In the field of art, his painting stands as a monumental achievement. To date over 140,000 paintings have been catalogued — 120,000 of them were created in a one year span.

His creative talent flows on into the world of music, as composer, singer and accomplished musician. Typically, his output is immense but by no means is it repetitive. From the simple lilting melodies of his song lines to the complex movements of his extemporaneous piano playing, his music has, at its heart, the refreshing quality of newness.

The sheer scale of Sri Chinmoy’s achievements is overwhelming. That one man can do so much, is hard to comprehend. Yet, beyond the numbers, there is a point here that Sri Chinmoy is subtly stating — that the mind and body can only grasp a limited part of the reality at any one time.

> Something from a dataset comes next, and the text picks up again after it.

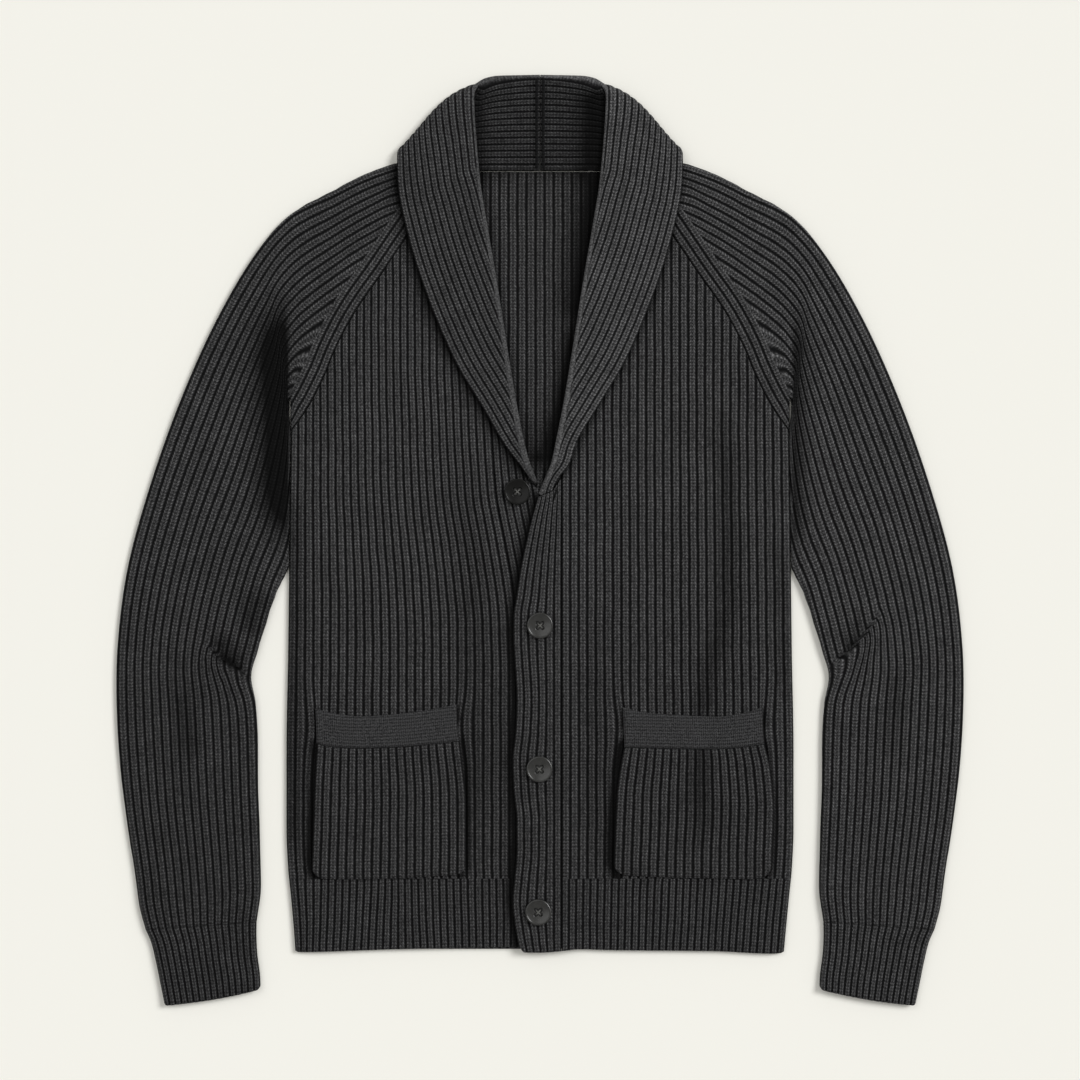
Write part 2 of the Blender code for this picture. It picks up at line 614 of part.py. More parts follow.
def lying_tube(plan, rib_count, lining_rows, hand):
    """Closed wall of a tube pressed flat: ribbed above, plain and flat below, open inside.

    The lining takes only some of the rows; its ends lie just inside the tube's own.
    """
    u, crest = rib_columns(rib_count)
    lower_u = np.array(LOWER_LAYER)
    rows, down_rib, seam_rib, puff = plan(u)
    lower, _, _, _ = plan(lower_u)
    whole = np.concatenate((rows, lower), axis=1)
    all_u = np.concatenate((u, lower_u))
    length = np.linalg.norm(np.diff(rows, axis=1), axis=2).sum(axis=1)[:, None]
    to_edge = np.minimum(all_u, 1 - all_u)[None, :] * length
    round_off = np.sqrt(1 - (1 - np.clip(to_edge / FOLD_RADIUS, 0, 1)) ** 2)
    middle = (FRONT_Z + WALL) / 2
    swell = PUFF * puff[:, None] * 4 * all_u * (1 - all_u)
    ribs = RIB * (down_rib[:, None] * np.append(crest, 0 * lower_u) + seam_rib[:, None])
    above = middle + (FRONT_Z + WALL + swell + ribs - middle) * round_off
    below = middle * (1 - round_off)
    is_above = np.arange(len(all_u)) < len(u)
    outer = np.concatenate((whole, np.where(is_above, above, below)[..., None]), axis=-1)

    inner_u = np.array(LINING_ROOF + LINING_FLOOR)
    over = len(LINING_ROOF)
    inset = LINING_INSET / length
    inner_rows = []
    for i in lining_rows:
        share = inset[i] + (1 - 2 * inset[i]) * inner_u
        inner_rows.append(plan(share)[0][i])
    inner_rows = np.array(inner_rows)
    inner_rows[-1, :, 1] -= LINING_LIP
    roof = FRONT_Z + PUFF * puff[lining_rows, None] * 4 * inner_u * (1 - inner_u)
    floor = np.full_like(roof, WALL)
    height = np.where(np.arange(len(inner_u)) < over, roof, floor)
    height[:, (0, over - 1)] = middle
    inner = np.concatenate((inner_rows, height[..., None]), axis=-1)
    outer_at = np.concatenate((0.5 * u, 1 - 0.5 * lower_u))
    inner_at = np.concatenate((0.5 * inner_u[:over], 1 - 0.5 * inner_u[over:]))
    if hand == "left":
        outer[..., 0] *= -1
        inner[..., 0] *= -1
    wall = tube_wall(outer, outer_at, inner, inner_at)
    if hand == "left":
        wall.faces = [face[::-1] for face in wall.faces]
    return wall


def sleeve_pieces():
    for hand in ("left", "right"):
        yield f"sleeve_{hand}", lying_tube(sleeve_plan, SLEEVE_RIBS, SLEEVE_LINING, hand)
        yield f"cuff_{hand}", lying_tube(cuff_plan, CUFF_RIBS, CUFF_LINING, hand)


# ---------------------------------------------------------------- shawl collar

def collar_lines(rows, stand_at, roll_at, fall_from_edge):
    """Middle surface of half a collar: (rows, columns, 3), from the neck seam to the free edge.

    The stand runs straight from the neck seam to the roll, the roll is a half circle that
    bulges away from both, and the fall runs straight from the roll to the free edge.
    """
    tab = table(COLLAR_COLUMNS, *rows)
    roll = np.stack((tab["roll_x"], tab["roll_y"], tab["roll_z"]), axis=-1)
    edge = np.stack((tab["edge_x"], tab["edge_y"], tab["edge_z"]), axis=-1)
    neck = np.stack((tab["neck_x"], tab["neck_y"], tab["neck_z"]), axis=-1)
    turn = np.radians(tab["turn"])[:, None]
    way = np.radians(tab["bulge"])
    bulge = np.stack((-np.cos(way), np.sin(way), 0 * way), axis=-1)
    beside = np.stack((-np.sin(way), -np.cos(way), 0 * way), axis=-1)
    upward = np.array((0.0, 0.0, 1.0))
    arm = (upward * np.cos(turn) + beside * np.sin(turn)) * tab["radius"][:, None]
    from_stand = roll + arm
    to_fall = roll - arm
    share = stand_at[None, :, None]
    stand = neck[:, None] + (from_stand - neck)[:, None] * share
    reach = np.linalg.norm(from_stand - neck, axis=1)[:, None]
    ramp = ease(stand_at[None, :] * reach / 9.0)
    stand[..., 2] = neck[:, 2, None] + (from_stand - neck)[:, 2, None] * ramp
    angle = roll_at[None, :, None] * np.pi
    bend = roll[:, None] + arm[:, None] * np.cos(angle)
    bend = bend + bulge[:, None] * tab["radius"][:, None, None] * np.sin(angle)
    width = np.linalg.norm(edge - to_fall, axis=1)[:, None]
    away = fall_from_edge(width)
    share = (1 - away / width)[..., None]
    fall = to_fall[:, None] + (edge - to_fall)[:, None] * share
    return np.concatenate((stand, bend, fall), axis=1), away, tab["turn"]


def surface_normals(points):
    """Unit normals of a grid of points, from its neighbours on each side."""
    across = np.gradient(points, axis=1)
    along = np.gradient(points, axis=0)
    normal = np.cross(along, across)
    return normal / np.linalg.norm(normal, axis=2, keepdims=True)


def rib_lines_from_edge(width):
    """Distances of the lapel's rib lines from its free edge, the nearest one last.

    Ribs run parallel to the free edge. Where the lapel narrows, the ones that find no room
    run out side by side along the roll.
    """
    number = np.arange(2 * LAPEL_RIBS, -1, -1)
    pitch = np.maximum(LAPEL_RIB_PITCH, width / LAPEL_RIBS) / 2
    return np.minimum(number * pitch, width - CROWDED * (2 * LAPEL_RIBS - number))


def plain_lines_from_edge(width):
    return width * np.linspace(1, 0, 6)[None, :]


def collar_half(hand):
    """Closed wall of half a shawl collar, ribbed on the face that shows."""
    rows = COLLAR_ROWS + (LEFT_TIP_ROWS if hand == "left" else RIGHT_TIP_ROWS)
    stand_u, stand_crest = rib_columns(STAND_RIBS)
    roll_u = np.linspace(0, 1, ROLL_STEPS + 1)[1:-1]
    middle, away, turn = collar_lines(rows, stand_u, roll_u, rib_lines_from_edge)
    spacing = np.abs(np.diff(away, axis=1))
    room = np.concatenate((spacing[:, :1], spacing), axis=1)
    lapel_crest = (np.arange(away.shape[1]) % 2.0)[None, :] * ease((room - 1.5) / 1.5)
    front = ease((turn - 60.0) / 80.0)[:, None]
    back = ease((30.0 - turn) / 20.0)[:, None]
    over_roll = np.repeat(0.35 * back, len(roll_u), axis=1)
    crest = np.concatenate((back * stand_crest, over_roll, front * lapel_crest), axis=1)
    normal = surface_normals(middle)
    outer = middle + normal * (WALL / 2 + RIB * crest[..., None])
    outer_u = np.concatenate((stand_u, 1 + roll_u, 2 + (1 - away[0] / away[0].max())))

    few = np.array((0.0, 0.1, 0.5, 1.0))
    plain, plain_away, _ = collar_lines(rows, few, roll_u, plain_lines_from_edge)
    inner = plain - surface_normals(plain) * WALL / 2
    inner_u = np.concatenate((few, 1 + roll_u, 2 + np.linspace(0, 1, 6)))
    v = np.linspace(0, 1, len(rows))
    if hand == "left":
        outer[..., 0] *= -1
        inner[..., 0] *= -1
    wall = sheet_wall(outer, outer_u, v, inner, inner_u, v)
    if hand == "right":
        wall.faces = [face[::-1] for face in wall.faces]
    return wall


# ---------------------------------------------------------------- buttons

def button_mesh():
    """Four-hole button: a lathe-turned disc with a raised rim and a dished middle."""
    profile = table("r z",
                    (BUTTON_RADIUS - 1.2, 0.0), (BUTTON_RADIUS, 1.2),
                    (BUTTON_RADIUS - 0.4, BUTTON_THICKNESS - 0.5),
                    (BUTTON_RADIUS - BUTTON_RIM / 2, BUTTON_THICKNESS),
                    (BUTTON_RADIUS - BUTTON_RIM, BUTTON_THICKNESS - BUTTON_DISH))
    angle = np.linspace(0, 2 * np.pi, BUTTON_SIDES, endpoint=False)
    radius = profile["r"][:, None]
    rings = np.stack((radius * np.cos(angle), radius * np.sin(angle),
                      profile["z"][:, None] + 0 * angle), axis=-1)
    wall = Wall()
    numbers = wall.grid(rings, closed=True)
    wall.faces.append(numbers[0][::-1].tolist())
    wall.faces.append(numbers[-1].tolist())
    return wall


def button_hole_cutter(name, parent):
    """The four sewing holes, as one hidden cutter made of four prisms."""
    wall = Wall()
    angle = np.linspace(0, 2 * np.pi, 6, endpoint=False)
    for quarter in range(4):
        place = np.pi / 4 + quarter * np.pi / 2
        x = BUTTON_HOLE_REACH * np.cos(place) + BUTTON_HOLE_RADIUS * np.cos(angle)
        y = BUTTON_HOLE_REACH * np.sin(place) + BUTTON_HOLE_RADIUS * np.sin(angle)
        ends = [np.stack((x, y, 0 * x + z), axis=-1) for z in (-1.0, BUTTON_THICKNESS + 1.0)]
        numbers = wall.grid(np.array(ends), closed=True)
        wall.faces.append(numbers[0][::-1].tolist())
        wall.faces.append(numbers[1].tolist())
    cutter = wall.make(name, material("cutter", BUTTON_GREY, 0.5), parent)
    cutter.hide_render = True
    cutter.display_type = 'WIRE'
    return cutter


def add_buttons(parent):
    """Four buttons: the undone one on the under band, three on the over band."""
    finish = material("button_plastic", BUTTON_GREY, 0.4)
    for i in range(len(BUTTONS["x"])):
        z = FRONT_Z + BUTTONS["over"][i] * BAND_STEP + WALL + RIB + SEAM
        place = (BUTTONS["x"][i] * MM, BUTTONS["y"][i] * MM, z * MM)
        button = button_mesh().make(f"button_{i + 1}", finish, parent)
        button.location = place
        cutter = button_hole_cutter(f"button_holes_{i + 1}", parent)
        cutter.location = place
        holes = button.modifiers.new("sewing_holes", 'BOOLEAN')
        holes.operation = 'DIFFERENCE'
        holes.object = cutter


def material(name, colour, roughness):
    finish = bpy.data.materials.new(name)
    finish.use_nodes = True
    shader = finish.node_tree.nodes["Principled BSDF"]
    shader.inputs["Base Color"].default_value = colour
    shader.inputs["Roughness"].default_value = roughness
    shader.inputs["Metallic"].default_value = 0.0
    finish.diffuse_color = colour
    return finish


def main():
    for thing in list(bpy.data.objects):
        bpy.data.objects.remove(thing, do_unlink=True)
    garment = bpy.data.objects.new("cardigan", None)
    bpy.context.collection.objects.link(garment)
    pieces = [back_pieces(), front_pieces(), band_pieces(), sleeve_pieces(), pocket_pieces()]
    for group in pieces:
        for name, wall in group:
            colour = CHARCOAL_LIGHT if name.startswith("pocket_band") else CHARCOAL
            wall.make(name, material(f"{name}_knit", colour, 0.95), garment)
    for hand in ("left", "right"):
        name = f"collar_{hand}"
        collar_half(hand).make(name, material(f"{name}_knit", CHARCOAL, 0.95), garment)
    add_buttons(garment)


main()
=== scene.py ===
"""Looks of a shawl collar cardigan in chunky charcoal rib knit, lying flat and face up.

Every knitted piece is worked out on a grid of rib lines and rows, in millimetres, on the plan of
the solid that it stands for, and becomes one closed mesh in metres. Two numbers go with every
point: `wale`, 0 in the middle of a rib and 1 at its foot, and `course`, which counts the rows of
stitches along the rib. The wool's material draws its stitches from them. A third, `shade`, is
painted shade that darkens the colour beside and under other pieces, in creases and towards the
hem; below 0 it is painted light. X runs across the body, the wearer's left at +X, Y from hem to
collar, Z up from the table.
"""

from __future__ import annotations

import logging
import math
from collections.abc import Callable
from dataclasses import dataclass, field
from enum import Enum
from functools import partial

import bpy
import numpy as np
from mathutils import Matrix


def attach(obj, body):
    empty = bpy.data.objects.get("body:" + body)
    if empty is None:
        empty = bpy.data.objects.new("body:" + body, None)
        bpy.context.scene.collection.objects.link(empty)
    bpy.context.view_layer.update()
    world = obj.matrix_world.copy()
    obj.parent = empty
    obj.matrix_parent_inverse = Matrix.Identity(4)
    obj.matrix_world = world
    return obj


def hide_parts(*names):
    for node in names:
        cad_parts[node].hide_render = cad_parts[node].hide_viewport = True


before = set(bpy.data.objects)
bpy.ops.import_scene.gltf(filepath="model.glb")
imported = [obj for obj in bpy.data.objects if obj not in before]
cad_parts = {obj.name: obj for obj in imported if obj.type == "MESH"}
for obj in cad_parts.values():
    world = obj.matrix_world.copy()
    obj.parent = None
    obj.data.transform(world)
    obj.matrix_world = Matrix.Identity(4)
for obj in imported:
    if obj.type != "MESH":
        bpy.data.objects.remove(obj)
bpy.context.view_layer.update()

LOG = logging.getLogger("cardigan")
MM = 0.001

Array = np.ndarray
Table = dict[str, Array]
Curve = Callable[[Array], Array]
Height = Callable[[Array, Array], Array]
Path = tuple[tuple[float, float], ...]
Step = tuple[float, float]    # where a smooth step starts, and how wide it is
Material, Tree = bpy.types.Material, bpy.types.NodeTree
Socket, Piece = bpy.types.NodeSocket, bpy.types.Object


# ---------------------------------------------------------------- tables and curves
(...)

It is the soul that truly embodies reality — it is the limitless, eternal and universal reality within us. 

Sri Chinmoy has lived his life beyond limits; he has achieved inseparable oneness with the soul, and in doing so has revealed vast, new worlds of possibilities. 

If there is a perfect maxim for life, then it can be summed up in Sri Chinmoy’s own words: “We are all truly unlimited, if we only dare to try and have faith.”  

– End –

 

 


Postscript: As part of an international tour of 20 worldwide concerts Sri Chinmoy visited Australia (Melbourne) on September 12th, 1984, and performed a free concert entitled 'Peace: God's Beauty in His Oneness-Home'. He also gave concerts in Japan, Europe and in Los Angeles during the time of the LA Olympics.